In the interest of full disclosure, I gained two pounds two weeks ago and still knew where to find them during this week's weigh-in. With a stomach bug that required a trip to the ER, a cold rattling my chest and a vacation that threw off my regular routines, my energy has recently gone into rest and recuperation.


Sometimes, when I'm upping the weight on the plate machines (those torture device-looking machines where you put a metal peg under the amount of weight you want to lift during the exercise), or adding a couple of reps to each exercise every six weeks to progressively challenge my muscles, or had a larger than average weight loss the week before, the scale doesn't budge the next week. Sometimes, you just need a night off, whether you need to relax, get some extra sleep, have a prior engagement or just need to have some fun. Sometimes, you just need to get some takeout, or your mom cooked your favorite meal and you want thirds, or you're out to dinner with friends and those boneless wings look damn good!

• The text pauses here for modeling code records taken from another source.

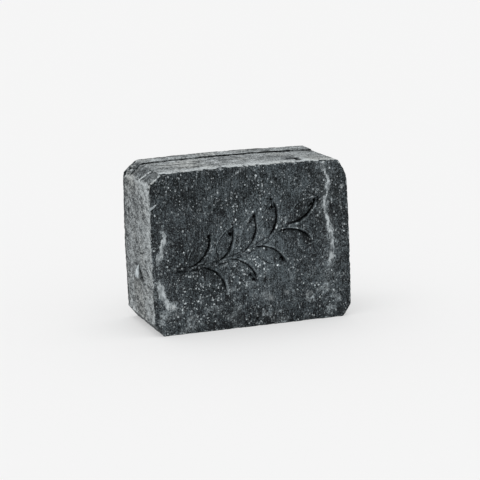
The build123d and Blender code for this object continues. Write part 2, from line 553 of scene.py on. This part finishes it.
def gouge(points):
    """The gouge in the left side: a slit, and a shallow scoop behind it that holds the flake."""
    place = points[:, 1:] - slit_place
    across = place @ np.array((slit_run[1], -slit_run[0]))
    slot = ramp(1.5, 0.9, np.abs(across) + 0.4 * noise(points, 0.9, 44))
    slot *= ramp(4.3, 3.3, np.abs(place @ slit_run))
    scoop = bump(points[:, 1] - scoop_place[0], 2.3) * bump(points[:, 2] - scoop_place[1], 2.8)
    return slot, scoop * (0.75 + 0.25 * noise(points, 1.2, 43))


def scuffed(points):
    """The scuff on the top: a shallow dent and its broken dark rim."""
    reach = norm((points[:, :2] - scuff_place) / scuff_radii, axis=1)
    reach += 0.35 * noise(points, 1.4, 47)
    rim = bump(reach - 1.0, 0.3) * ramp(-0.8, -0.3, noise(points, 1.3, 48))
    return ramp(1.15, 0.85, reach), rim


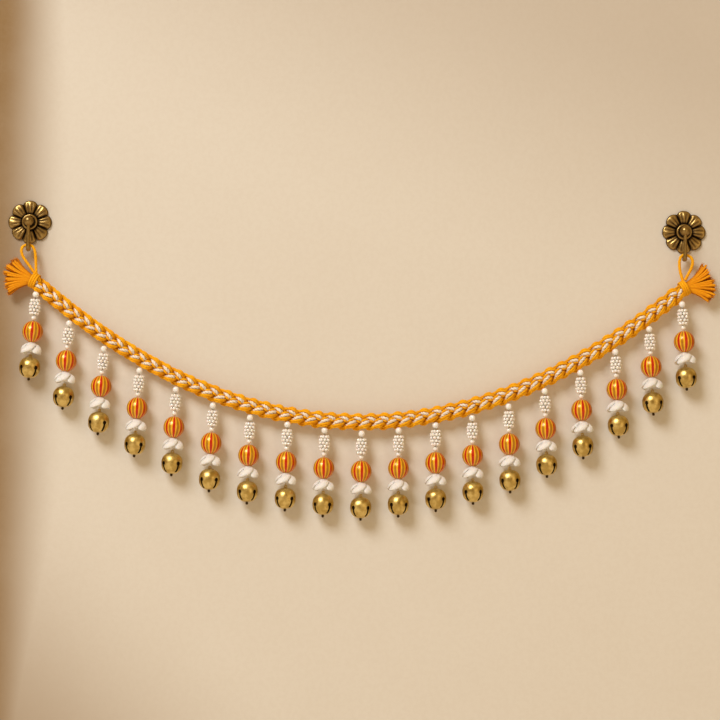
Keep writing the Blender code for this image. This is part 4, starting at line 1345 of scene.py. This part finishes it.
def floor_surface(tree):
    place = add(tree, "ShaderNodeTexCoord").outputs["Object"]
    colour = mixed(tree, noise(tree, place, 3.0), rgb(0.74, 0.68, 0.60), rgb(0.78, 0.72, 0.64))
    return add(tree, "ShaderNodeBsdfPrincipled", {"Base Color": colour, "Roughness": 0.85})


def flat_sheet(name, corners, material):
    mesh = bpy.data.meshes.new(name)
    mesh.from_pydata(corners, [], [(0, 1, 2, 3)])
    mesh.materials.append(material)
    sheet = new_object(name, mesh)
    return sheet


WALL_Y = 0.0012
FLOOR_Z = -0.80
backdrop = flat_sheet("backdrop", [(-2.2, WALL_Y, FLOOR_Z), (2.2, WALL_Y, FLOOR_Z), (2.2, WALL_Y, 1.6),
                                   (-2.2, WALL_Y, 1.6)], new_material("cream_wall", wall_surface))
backdrop.visible_shadow = False
backdrop.visible_diffuse = False
backdrop.visible_glossy = False
floor = flat_sheet("floor", [(-4, -4, FLOOR_Z), (4, -4, FLOOR_Z), (4, 4, FLOOR_Z), (-4, 4, FLOOR_Z)],
                   new_material("pale_floor", floor_surface))


# %% Lights
def area_light(name, place, target, size, power, colour):
    light = bpy.data.lights.new(name, "AREA")
    light.shape = "DISK"
    light.size = size
    light.energy = power
    light.color = colour
    lamp = bpy.data.objects.new(name, light)
    lamp.location = place
    lamp.rotation_euler = (Vector(target) - Vector(place)).to_track_quat("-Z", "Y").to_euler()
    scene.collection.objects.link(lamp)
    return lamp


area_light("key", (-2.5, -3.9, 3.5), (0, 0, -0.25), 2.8, 246, (1.0, 0.985, 0.97))
area_light("fill", (2.6, -3.4, 0.3), (0, 0, -0.25), 2.2, 14, (1.0, 0.78, 0.50))
back_lamp = area_light("back", (0.8, 2.2, 1.2), (0, 0, -0.25), 1.5, 14, (1.0, 0.95, 0.9))
back_lamp.visible_glossy = False

world = bpy.data.worlds.new("studio")
world.use_nodes = True
world.node_tree.nodes.clear()
direction = add(world.node_tree, "ShaderNodeTexCoord").outputs["Generated"]
height = add(world.node_tree, "ShaderNodeSeparateXYZ", {0: direction}).outputs[2]
room = mixed(world.node_tree, ranged(world.node_tree, height, -0.55, 0.75), rgb(0.36, 0.18, 0.04), rgb(1.0, 0.64, 0.24))
sky = add(world.node_tree, "ShaderNodeBackground", {"Color": room, "Strength": 0.50})
add(world.node_tree, "ShaderNodeOutputWorld", {"Surface": sky.outputs[0]})
scene.world = world

# %% Triangle count
triangles = sum(len(polygon.vertices) - 2 for obj in scene.objects
                if obj.type == "MESH" and not obj.hide_render for polygon in obj.data.polygons)
print("shown triangles", triangles)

Those are the times you are allowing a necessary release of pressure, giving yourself a delicious or relaxing reward for all of the discipline and hard work that you've been putting into yourself for weeks, and giving yourself some perspective. It's been my experience that if you don't allow yourself such freedom every once in awhile, you run a risk of self-denial and resentment that can bring your efforts crashing down as hard as your ass falling off the wagon. The Greek God Apollo tells us to "know thyself" and "be moderate," but every once in awhile you need a night out with Dionysus, too.